Mounir has expressed support for the current president, Abdel Fattah al-Sisi, who was the country’s defense minister in 2013 and led the military’s ouster of then-President Mohamed Morsi after mass protests against his rule.  Morsi hailed from the Muslim Brotherhood group and is currently facing several trials. He was also given a death sentence, which he can appeal.

Diab had also produced a song for then-President Hosni Mubarak after he survived an assassination attempt in 1995. Mubarak was ousted in 2011 after a popular uprising against his 30-year-long rule.

Amr Salama, a young Egyptian filmmaker, wrote on his Twitter account that the difference between al-Qahira and “Voice of Freedom Calls,” another song produced during the 2011 uprising, is “exactly like the difference between January 25 and June 30,” in reference to the 2011 and 2013 regime changes, respectively.

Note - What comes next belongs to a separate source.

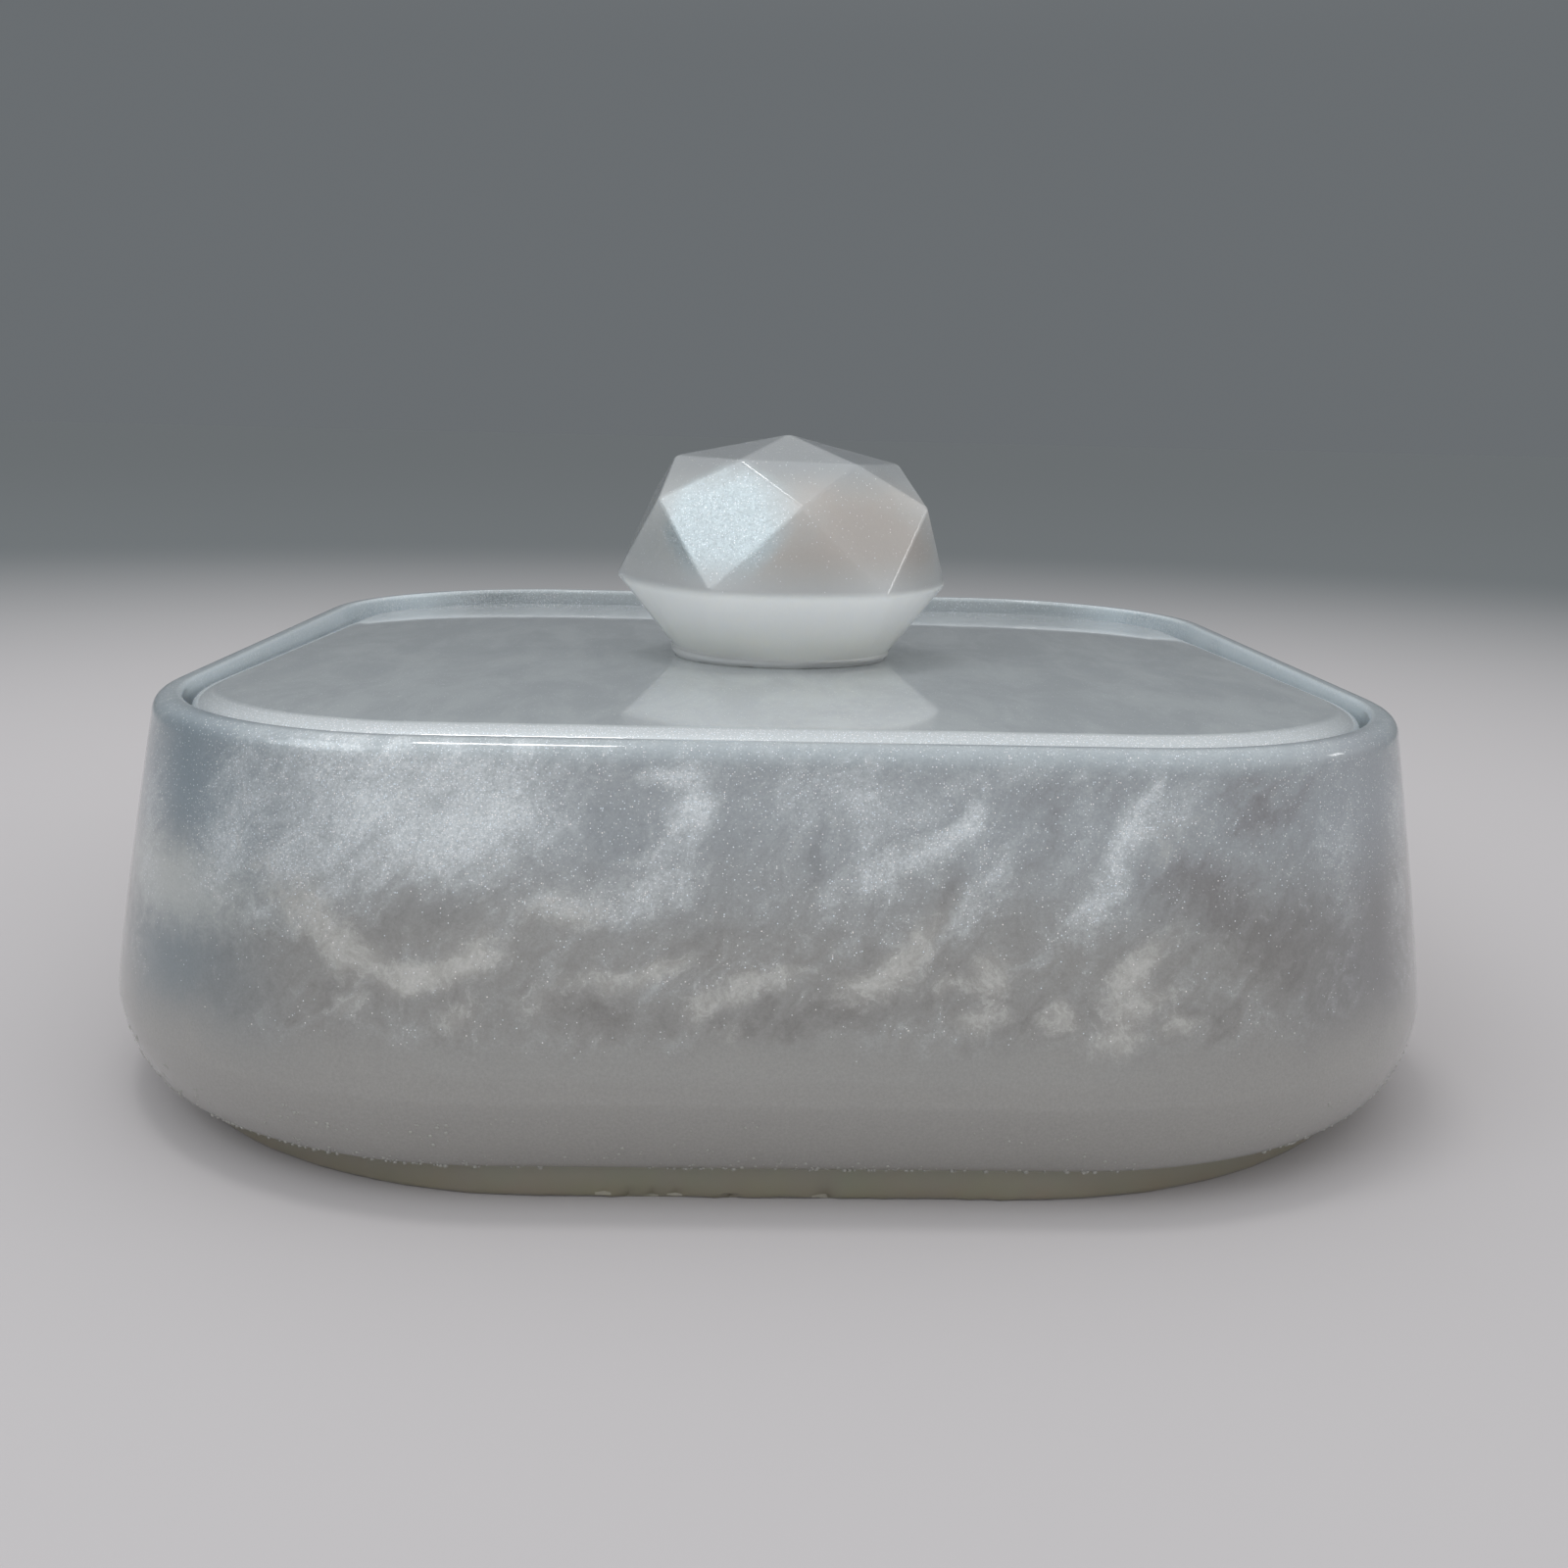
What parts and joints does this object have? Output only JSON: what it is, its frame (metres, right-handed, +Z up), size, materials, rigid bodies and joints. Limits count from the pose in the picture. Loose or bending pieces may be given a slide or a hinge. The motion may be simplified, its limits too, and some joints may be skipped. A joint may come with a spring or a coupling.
{
  "type": "trinket box",
  "caption": "Rounded square cast resin trinket box with an inset lift-off lid and a faceted knob.",
  "frame": {"origin": "centre of the foot's underside", "axes": "+Z up through the lid and knob, -Y towards the front, which is the side the lid is thickest at, +X to the right"},
  "size_m": [0.115, 0.115, 0.0551],
  "materials": {
    "clear_resin": "unpigmented cast epoxy resin, slightly yellow, glossy with a rough poured edge",
    "pearl_resin_bowl": "glossy cast epoxy resin with white and silver mica pearl swirls and fine glitter",
    "pearl_resin_lid": "glossy cast epoxy resin with faint mica pearl and fine glitter",
    "clear_glue": "cured clear resin adhesive",
    "pearl_resin_knob": "glossy cast epoxy resin with white pearl, flat moulded facets"
  },
  "bodies": {
    "box": {"box_body": "pearl_resin_bowl", "foot": "clear_resin"},
    "lid": {"lid_plate": "pearl_resin_lid", "knob_bond": "clear_glue", "knob": "pearl_resin_knob"}
  },
  "joints": [
    {"name": "lid_lift", "type": "slide", "parent": "box", "child": "lid", "axis": [0, 0, 1], "range_m": [0, 0.08]}
  ]
}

Meanwhile, fans of both singers continue to defend the song and its video. Al-Qahira's songwriter, Tamer Hussein, was quoted in the private Egyptian newspaper al-Watan saying that the video “presents a beautiful… image of Egypt to promote tourism.”

He added that criticism of the song proves that “Cairo is great and can be seen in a thousand scenes and [through a thousand] eyes, and everyone has the right to see it that way they like.”